While many of the characters, notably Barrie himself, are fanciful and delightful, the character of Mrs. DuMaurier, the strict mother of widow Sylvia, is the deliberate opposite, unmoved by Barrie’s flights of fancy, concerned for her daughter’s well-being. Holding down that role is actress Emmanuelle Zeesman who first auditioned for the show last spring and remembers exactly where she was when she learned she got the part.

“We were in Toronto celebrating my mother-in-law’s birthday when I got the call,” Zeesman said. “So we were all jumping and screaming and crying.”

It was just that kind of opportunity that led Zeesman and her husband to move from their native Canada to pursue theater.

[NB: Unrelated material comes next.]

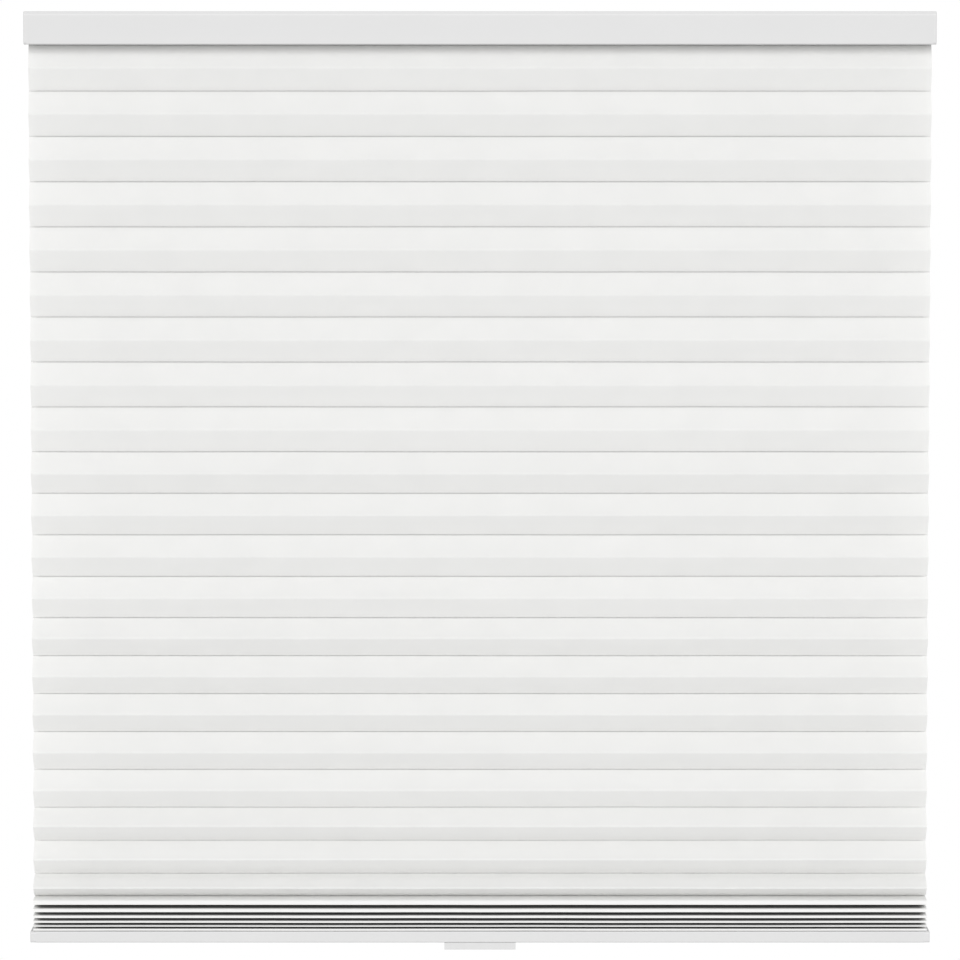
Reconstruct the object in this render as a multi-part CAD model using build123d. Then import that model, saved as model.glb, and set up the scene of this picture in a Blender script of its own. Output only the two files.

Having been encouraged at a workshop that her talents could land her on Broadway, the couple picked up and moved to the United States.

“We came here with no job, no place to live. I don’t know what we were thinking!”

Zeesman’s love of performing came early when she was cast in a production of Fiddler on the Roof at the New Star Children’s Theatre Company in Ottawa. It was an all-girl cast, leaving a 10-year-old Zeesman a chance to tackle the plum role of Tevye. Providing an even bigger challenge to her growing performance skills was a misbehaving cart which lost a wheel.

“That cart was heavy so there was no way I was going to be able to push it around when I was 10,” Zeesman said. “All the dads in the front row came up to help, and eventually got it back up on the stage. But while that was going on I improvised this whole monologue to God, and people laughed and cheered. I knew right then that was what I wanted to do.”

Finding sympathy

In tackling the role of Mrs. DuMaurier, one which can seem a bit dour at the beginning of the show, Zeesman found her to be sympathetic and completely understood her point of view.

“I do totally sympathize with her,” she said. “I have a stepdaughter who’s 23, and if some married man began pursuing her, I might very well have the same reaction.

“But she’s also the character who gets to change the most in the show. I get to be the character who hates J.M. Barrie because he’s married, but then I get to soften and change after he divorces his wife. I seem completely set in my ways, but I grow and develop another point of view. That’s my favorite thing about the show. I get to travel around the country and show audiences that we can all change. We don’t have to stay in the same place and feel the same things. But in the beginning of the story, it’s 1903, and I’m worried about my daughter and four grandsons and worried that this relationship with ruin my daughter’s reputation. So those early feelings make a lot of sense, and it takes awhile after his divorce to warm up to him and love him.”

Fascination with the tale

The eternal fascination with Peter Pan — be it in the original story, in a film adaptation like Hook, or in the context of Barrie’s story in Finding Neverland — is what drives audiences to see so many different interpretations of the tale. Zeesman thinks there’s a universality to the story that has made it appealing to so many generations.

“Everybody can connect to this story,” she said. “Everyone really is truly young at heart, and they can find that spirit and find that magic at any age. We do strive to stay young, and Peter Pan teaches us that we really can be. There’s an element of magic and a message to believe in yourself. That’s why you see the character and story endure through all of these different incarnations.”

Zeesman also believes that there’s a fascination with how writers find those characters. The audience will see the Peter Pan characters evolve from the characters in Finding Neverland.

“You can see in the show who inspired what character, and in those moments of inspiration, everything goes into slow motion,” she said. “Barrie sees the children jumping on the bed, and it slows down and he realizes they’re flying. A man holds out a cane in the form of a hook. My character tells the children to be quiet, and you see the outline of a crocodile. I love a show that assumes the audience is smart. They don’t need to have it all spelled out for them. They’ll be able to see it happening for themselves.”

Stage brings Something new

Zeesman said she has mixed feelings about musicals inspired by films, yet she understands that producers are drawn to shows that have a built-in audience. Still, she sees theater as bringing something unique to even preexisting projects.

“Even if it’s already been a book or a movie, stage brings a more impressive magic in some ways,” Zeesman said. “Books and movies bring their own kind of magic, but when the magic is happening on a stage, you’re right there. It’s happening in front of you.”

With the tour of Finding Neverland set to run until June 23, Zeesman is enjoying this opportunity to share this story with audiences around her newly adopted country.

“I’ve toured in other shows both here and in Canada, but this is one of the most gratifying shows for me,” she said. “I’ve done shows that audiences have either laughed or cried, but with this show, they come out of the theater doing both. They come out bawling but also hopeful and inspired. The experience has been amazing and inspiring for me, and I’m just happy to be part of it.”